→ **YOUR TASK**
Set down only the lines running from the one with "Write the OpenSCAD" to the one with "lie on Z = 0.", both lines included, exactly as they stand, please.
## START ENTRIES SHOWN
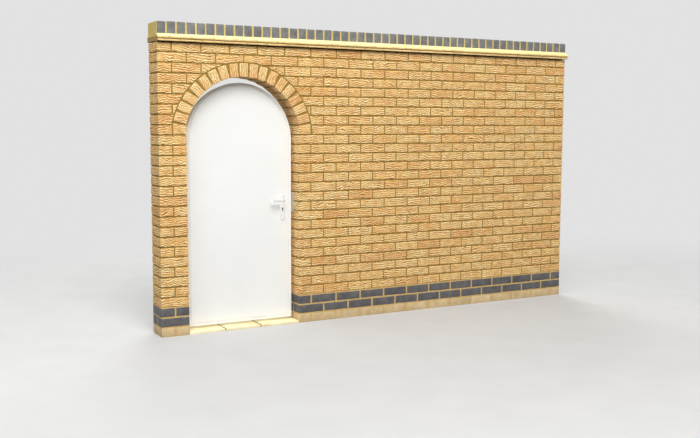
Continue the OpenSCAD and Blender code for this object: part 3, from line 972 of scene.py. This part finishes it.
# %% Sweep the fillet round three sides
work = bmesh.new()
rings = []
for x, y, (out_x, out_y) in path:
    lift, pull = noise(np.array([[x * 9, y * 9, 3.0], [x * 14, y * 14, 8.0]]), 21) * WOBBLE - WOBBLE
    sink = SINK * max(0.0, 1 - (x - left_x) / SINK_RUN)
    row = []
    for m, (out, up) in enumerate(section):
        out += pull if m in (1, 2) else 0.0
        z = max(0, up + (lift if m in (2, 3, 4) else 0.0) - sink * up / section[-1][1])
        row.append(work.verts.new((x + out_x * out * end_share, y + out_y * out, fillet_low.z + z)))
    rings.append(row)
for first, second in zip(rings, rings[1:]):
    join_loops(work, first, second)
work.faces.new(rings[0][::-1])
work.faces.new(rings[-1])
fillet = finish_mesh(work, "creasing_fillet", cream_mortar)
dress(fillet, "creasing_fillet", nodes=["fillet"], smooth=35)

# %% [markdown]
# ## The coping
#
# The top is one row of dark bricks standing on edge, right across the wall. Each was set by eye, so its
# height and its gaps differ by a millimetre or two: copies of one brick would look too neat. One block of
# yellow mortar, a little inside them, makes all their joints.

# %% Stand the coping bricks
coping = Pile()
low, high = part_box("coping_bricks")
coping_count = round((high.x - low.x + JOINT) / COURSE)
spacing = (high.x - low.x + JOINT) / coping_count
MOST_NARROW, MOST_LOW, MOST_ALONG = 0.0022, 0.0026, 0.001
for n in range(coping_count):
    narrow, low_by, along = (
        float(v) for v in luck.uniform((0, 0, -MOST_ALONG), (MOST_NARROW, MOST_LOW, MOST_ALONG)))
    size = (BRICK_L, high.z - low.z - low_by, spacing - JOINT - narrow)
    made = brick(size, "lrb", smooth_relief, step=0.02, rows=3, corner=0.004, edge=0.0028, chips=0.0012,
                 seed=1300 + n)
    x = min(max(low.x + n * spacing + narrow / 2 + along, low.x), high.x - spacing + JOINT + narrow)
    coping.add(made, frame_at((x, low.y, low.z), (0, 1, 0), (0, 0, 1)), tone_of_brick())
build(coping, "coping_row", worn_brick, ["coping_bricks"])
print("coping bricks:", coping_count)

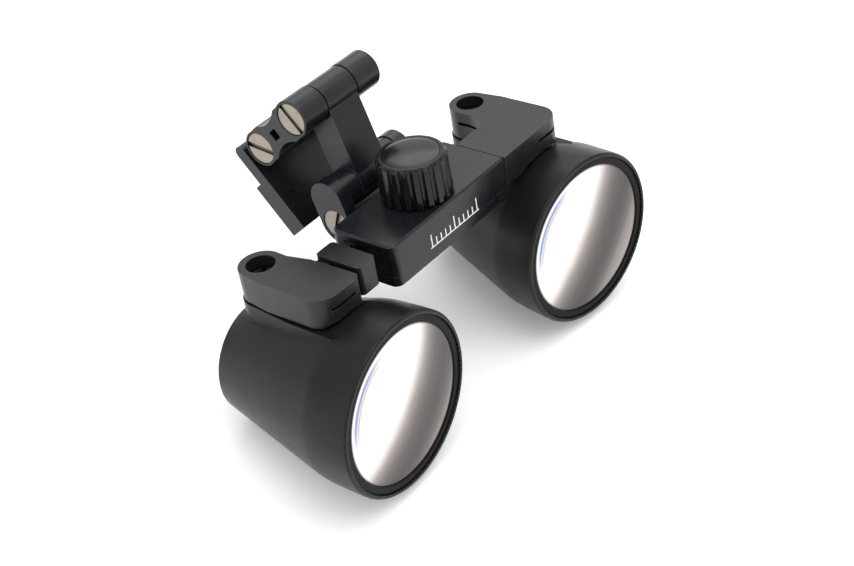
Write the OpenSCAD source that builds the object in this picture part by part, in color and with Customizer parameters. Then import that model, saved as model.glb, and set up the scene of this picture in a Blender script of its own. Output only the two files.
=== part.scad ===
// Flip-up Galilean dental loupes: two toed-in barrels on sliding arms, a rack
// and pinion for pupil distance, and a three-hinge train up to a mount plate.
// Working frame: X across the face, Y to the back, Z up, origin on the front
// top edge of the housing. stand() tips that frame so the barrels lie on Z = 0.

/* [Barrels] */
// radius of the front rim
front_r = 15.5; // [15.3:0.05:15.7]
// radius of the eyepiece end
rear_r = 9.75; // [9.6:0.05:9.9]
// pivot axis to front rim, along the optical axis
front_len = 24.85; // [24.6:0.05:25.2]
// pivot axis to eyepiece end
rear_len = 6.0; // [5.8:0.1:6.4]
// toe-in of the left barrel
toe_left = 3.05; // [2:0.05:4.5]
// toe-in of the right barrel
toe_right = 5.8; // [4.5:0.05:6.2]
// downward pitch of both optical axes
pitch = 1.2; // [0.8:0.1:1.6]
// depth of the optical axis below the housing top, at the pivot
axis_drop = 19.6; // [19.4:0.05:20.4]

/* [Arms] */
// half the distance between the two pivot screws
pivot_x = 27.5; // [27.3:0.1:28.5]
// pivot screws behind the housing front
pivot_y = 16.57; // [16.4:0.01:16.8]
// thickness of the arms
arm_t = 5.27; // [5.1:0.01:5.4]
// gap between arm and pedestal
swivel_gap = 0.3; // [0.25:0.01:0.4]
// gap between the left arm and its collar
groove = 1.2; // [0.9:0.1:1.4]

/* [Housing] */
// half length of the housing
house_hx = 14.85; // [14.6:0.05:14.9]
// depth of the housing, front to back
house_d = 13.0; // [12.8:0.05:13.1]
// height of the housing
house_h = 7.73; // [7.6:0.01:8.2]

/* [Knob] */
// radius of the knob at its foot
knob_r = 6.05; // [5.8:0.05:6.1]
// height of the knob above the housing
knob_h = 7.6; // [7.2:0.1:7.9]
// number of flutes
flutes = 20; // [16:1:24]

/* [Hinges] */
// half width of the hinge train
hinge_hx = 9.4; // [9.2:0.1:9.8]
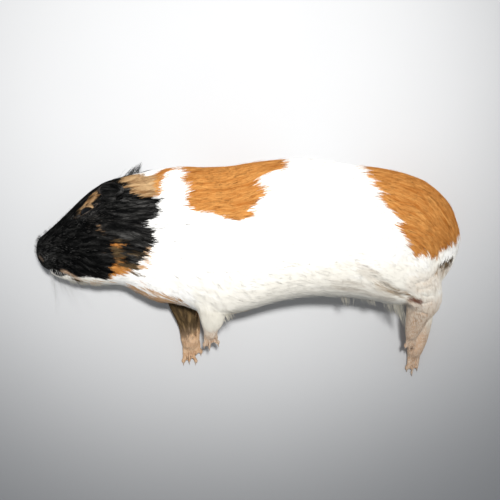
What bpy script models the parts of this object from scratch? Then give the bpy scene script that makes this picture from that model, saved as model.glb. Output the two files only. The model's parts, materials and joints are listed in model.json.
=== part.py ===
"""A guinea pig at life size, lying on its right side with its legs stretched out: a still museum model.

Units are metres, +Z is up. The nose points to -X, the back to +Y and the feet to -Y; the left flank is on
top. The body is modelled whole, out to the tips of the coat, and parted into head, neck, trunk and limbs by
thin cuts. Sizes below are in millimetres and are turned into metres where a shape is made.
"""

import math

import bmesh
import bpy
from mathutils import Matrix, Vector

MM = 0.001

# --- Driving sizes, in millimetres -------------------------------------------------------------

GAP = 0.35  # the thin cut that parts two neighbours
MIDDLE = (-0.94, -1.45)  # the middle of the finished outline, which is moved to the origin
BODY_VOXEL = 1.15  # the grid on which the blended body is rebuilt
BODY_SMOOTHING = 5  # passes that soften where limbs grow out of the body
BODY_TRIANGLES = 3900  # what the parted body may cost
RING_SIDES = 40
RING_STEPS = 4
SQUARENESS = 2.25  # 2 is an ellipse, more is boxier
BACK_NARROWING = 0.13  # how much slimmer a section is along the back than along the belly

# Sections from the nose to the rump: where along the body, the back's and belly's reach,
# the height of the midline above the floor, and half the thickness from flank to flank.
BODY_SECTIONS = {
    "nose_tip": (-129.1, 16.6, 7.6, 16.6, 5.6),
    "nostrils": (-127.4, 18.7, 3.6, 16.7, 9.4),
    "upper_lip": (-123.2, 22.5, -1.5, 16.9, 11.8),
    "muzzle": (-115.4, 29.3, -6.1, 17.4, 13.8),
    "bridge": (-106.0, 38.4, -8.4, 18.3, 16.6),
    "eyes": (-96.6, 46.8, -9.5, 19.5, 19.8),
    "ears": (-86.8, 52.8, -10.2, 20.6, 22.6),
    "crown": (-76.0, 55.8, -10.6, 21.6, 23.8),
    "nape": (-65.0, 58.4, -16.0, 23.0, 24.6),
    "neck": (-54.0, 60.0, -20.6, 25.0, 26.0),
    "withers": (-42.0, 61.6, -21.6, 27.6, 28.4),
    "shoulders": (-28.0, 60.8, -25.6, 29.8, 31.4),
    "chest": (-14.0, 61.2, -28.4, 31.4, 33.4),
    "ribs": (1.0, 63.2, -24.4, 33.0, 35.2),
    "last_rib": (16.0, 64.9, -19.9, 34.0, 36.4),
    "belly": (32.0, 65.5, -17.0, 34.4, 36.8),
    "loin": (47.0, 64.2, -16.4, 34.2, 36.6),
    "flank": (62.0, 61.8, -17.2, 33.6, 35.8),
    "hip": (77.0, 60.4, -19.4, 32.6, 34.6),
    "thigh": (91.0, 57.6, -21.6, 31.0, 32.6),
    "croup": (104.0, 53.2, -17.0, 29.2, 29.4),
    "seat": (114.0, 46.4, -9.2, 27.6, 23.6),
    "rump": (121.6, 37.4, 0.6, 26.4, 16.2),
    "rump_end": (125.4, 28.0, 12.6, 25.6, 9.4),
    "rump_tip": (127.2, 24.0, 17.6, 25.2, 4.2),
}

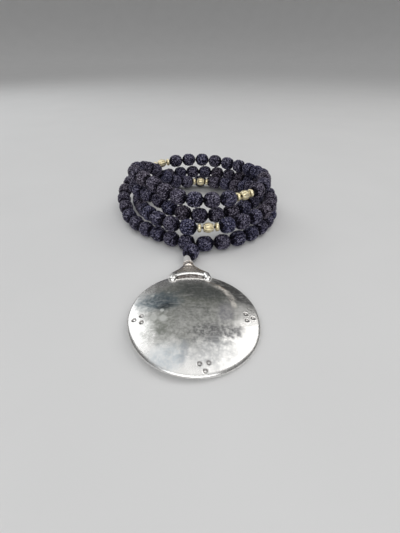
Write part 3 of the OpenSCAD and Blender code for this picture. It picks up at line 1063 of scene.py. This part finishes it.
def bail_mesh():
    """Bar, lugs, ledge, shoulders and hollow neck, soldered into one skin."""
    neck_place = along_axis(NECK_ROOT, neck_point(1) - neck_point(0))
    parts = [shoulder_part(), turned_part(NECK, neck_place),
             arc_part(BAR_R, BAR_HEIGHT, 0.88, rise=BAR_RISE), arc_part(LEDGE_R, 1.3, 0.8, 0.8)]
    for side in (-1, 1):
        way = (-side * sin(LUG_TURN), cos(LUG_TURN), 0)
        parts.append(capsule_part((side * LUG_ACROSS, LEDGE_R, 1.0), way, 2.5, 2.0))
    points, faces = [], []
    for some_points, some_faces in parts:
        faces += [tuple(i + len(points) for i in face) for face in some_faces]
        points += [tuple(p) for p in some_points]
    obj = new_object("bail_parts", closed_mesh("bail_parts", points, faces))
    remesh = obj.modifiers.new("Solder", "REMESH")
    remesh.mode = "VOXEL"
    remesh.voxel_size = 0.17
    remesh.use_smooth_shade = True
    soften = obj.modifiers.new("Wear", "SMOOTH")
    soften.factor = 0.5
    soften.iterations = 5
    mesh = evaluated_mesh(obj)
    bpy.data.objects.remove(obj)
    places = [vert.co.copy() for vert in mesh.vertices]
    worn = []
    for p, vert in zip(places, mesh.vertices):
        worn.extend(p + vert.normal * (0.07 * noise.noise(p / 1.8) + 0.025 * noise.noise(p / 0.6)))
    mesh.vertices.foreach_set("co", worn)
    mesh.update()
    place_attribute(mesh, "face_at", places)
    value_attribute(mesh, "hollow", [bail_hollow(p) for p in places])
    value_attribute(mesh, "face", [0.0] * len(places))
    value_attribute(mesh, "matt", [smooth_step(DISC_R + 6.5, DISC_R + 8.5, p.y) for p in places])
    value_attribute(mesh, "warm", [bail_warm(p) for p in places])
    return mesh


def bail_warm(p):
    """Where the bail has toned warm: its shoulders, and a little on the ledge before the slit."""
    past_rim = p.y - DISC_R
    shoulders = smooth_step(-0.2, 0.9, past_rim) * smooth_step(11, 8, past_rim)
    inside_rim = DISC_R - hypot(p.x, p.y)
    ledge = smooth_step(3.0, 3.6, inside_rim) * smooth_step(7.4, 6.6, abs(p.x))
    return max(shoulders, 0.3 * ledge)


def bail_hollow(p):
    """Where the bail takes painted shade: in the slit before the bar, and at the ring round the neck's
    foot.
    """
    r = hypot(p.x, p.y)
    arch = BAR_HEIGHT + BAR_RISE * (1 - (p.x / BAR_HALF_WIDTH) ** 2)
    under_arch = smooth_step(0.45, 0.1, p.z - arch)
    slit = smooth_step(0.95, 0.65, abs(r - SLIT_R)) * under_arch * smooth_step(7.6, 6.6, abs(p.x))
    along = (p - NECK_ROOT).dot(neck_point(1) - neck_point(0))
    ring = smooth_step(0.5, 0.15, abs(along - 2.2)) + smooth_step(0.5, 0.15, abs(along - 0.2))
    return min(1.0, slit + 0.6 * ring * smooth_step(3.2, 2.8, hypot(p.x, p.z + 0.4)))


def make_melong(material):
    """The silver disc and its bail, in place of the CAD melong."""
    to_part = Matrix.Scale(MM, 4) @ melong_place()
    for name, mesh in (("silver_disc", disc_mesh()), ("silver_bail", bail_mesh())):
        mesh.transform(to_part)
        mesh.materials.append(material)
        finish_piece(new_object(name, mesh), ["melong"])


# The room


def make_floor(height, material):
    """A wide round pale floor just under the part, which curves up into a low backdrop all round."""
    bend, flat, wall = 0.35, 2.0, 0.55
    profile = [(flat * k / 8, height) for k in range(1, 9)]
    profile += [(flat + bend * sin(a), height + bend * (1 - cos(a)))
                for a in [radians(10 * k) for k in range(1, 10)]]
    profile.append((flat + bend, height + wall))
    rings = [[(0, 0, height)]] + [level_ring(r, z, 96) for r, z in profile]
    mesh = closed_mesh("floor", *stitch(rings))
    mesh.materials.append(material)
    new_object("floor", mesh)


def softbox(name, azimuth, elevation, size, radiance, tint=(1, 1, 1)):
    """A soft rectangular light that faces the part from that direction, azimuth 0 being beyond it."""
    a, e = radians(azimuth), radians(elevation)
    towards = Vector((sin(a) * cos(e), cos(a) * cos(e), sin(e)))
    light = bpy.data.lights.new(name, "AREA")
    light.shape = "RECTANGLE"
    light.size, light.size_y = size
    light.energy = radiance * pi * size[0] * size[1]
    light.color = tint
    obj = bpy.data.objects.new(name, light)
    obj.location = Vector(LIT_PLACE) + towards * SOFTBOX_DISTANCE
    obj.rotation_euler = towards.to_track_quat("Z", "Y").to_euler()
    bpy.context.scene.collection.objects.link(obj)


def make_lights():
    """Soft boxes at the far left, the far right and the front, in a room that is bright overhead."""
    softbox("front_softbox", 180, 35, (1.0, 0.50), 2.4)
    softbox("left_softbox", -46, 42, (0.46, 0.68), 1.5, (0.97, 0.99, 1.0))
    softbox("right_softbox", 62, 52, (0.48, 0.62), 1.5, (1.0, 0.99, 0.97))
    world = bpy.data.worlds.new("Dim room")
    world.use_nodes = True
    tree = Tree(world.node_tree, "Background")
    up = tree.split(tree.add("ShaderNodeTexCoord").outputs["Generated"])[2]
    haze = tree.blend(tree.remap(up, 0.16, 0.42), grey(0.22), grey(0.11))
    low = tree.blend(tree.remap(up, 0.42, 0.8), haze, grey(0.24))
    sky = tree.blend(tree.remap(up, 0.77, 1.0), low, grey(0.95))
    tree.feed("Color", sky)
    bpy.context.scene.world = world


def make_camera():
    """The camera, at the photograph's viewing angle."""
    camera = bpy.data.cameras.new("camera")
    camera.lens = CAMERA_LENS
    camera.sensor_width = 36
    camera.clip_start = 0.01
    obj = bpy.data.objects.new("camera", camera)
    obj.location = Vector(CAMERA_AT) * MM
    obj.rotation_euler = Euler((radians(90 - CAMERA_DOWN), 0, 0))
    bpy.context.scene.collection.objects.link(obj)
    bpy.context.scene.camera = obj


def numbers(box):
    """A box as plain lists."""
    return [list(corner) for corner in box]


def main():
    """Loads the part, makes each piece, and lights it."""
    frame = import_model()
    cad_box = numbers(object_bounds())
    make_camera()
    string = [drilled(part, "bead_string") for part in loose_parts(frame["nodes"]["bead_string"])]
    guru = drilled(loose_parts(frame["nodes"]["guru_bead"])[0], "guru_bead")
    order = in_order(string + marker_pieces(frame), guru.at)
    scratches, stains = scratch_group(), stain_group()
    make_seeds(order, guru, seed_material())
    make_thread(order, guru, thread_material())
    make_markers(order, frame["nodes"], marker_material(scratches))
    make_melong(silver_material(stains, scratches))
    make_floor(cad_box[0][2] - FLOOR_GAP, floor_material())
    make_lights()
    bpy.context.scene.view_settings.view_transform = "Standard"


main()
## END ENTRIES SHOWN
→ **IN RESPONSE**
Write the OpenSCAD source that builds the object in this picture part by part, in color and with Customizer parameters. Then import that model, saved as model.glb, and set up the scene of this picture in a Blender script of its own. Output only the two files.
=== part.scad ===
// Flip-up Galilean dental loupes: two toed-in barrels on sliding arms, a rack
// and pinion for pupil distance, and a three-hinge train up to a mount plate.
// Working frame: X across the face, Y to the back, Z up, origin on the front
// top edge of the housing. stand() tips that frame so the barrels lie on Z = 0.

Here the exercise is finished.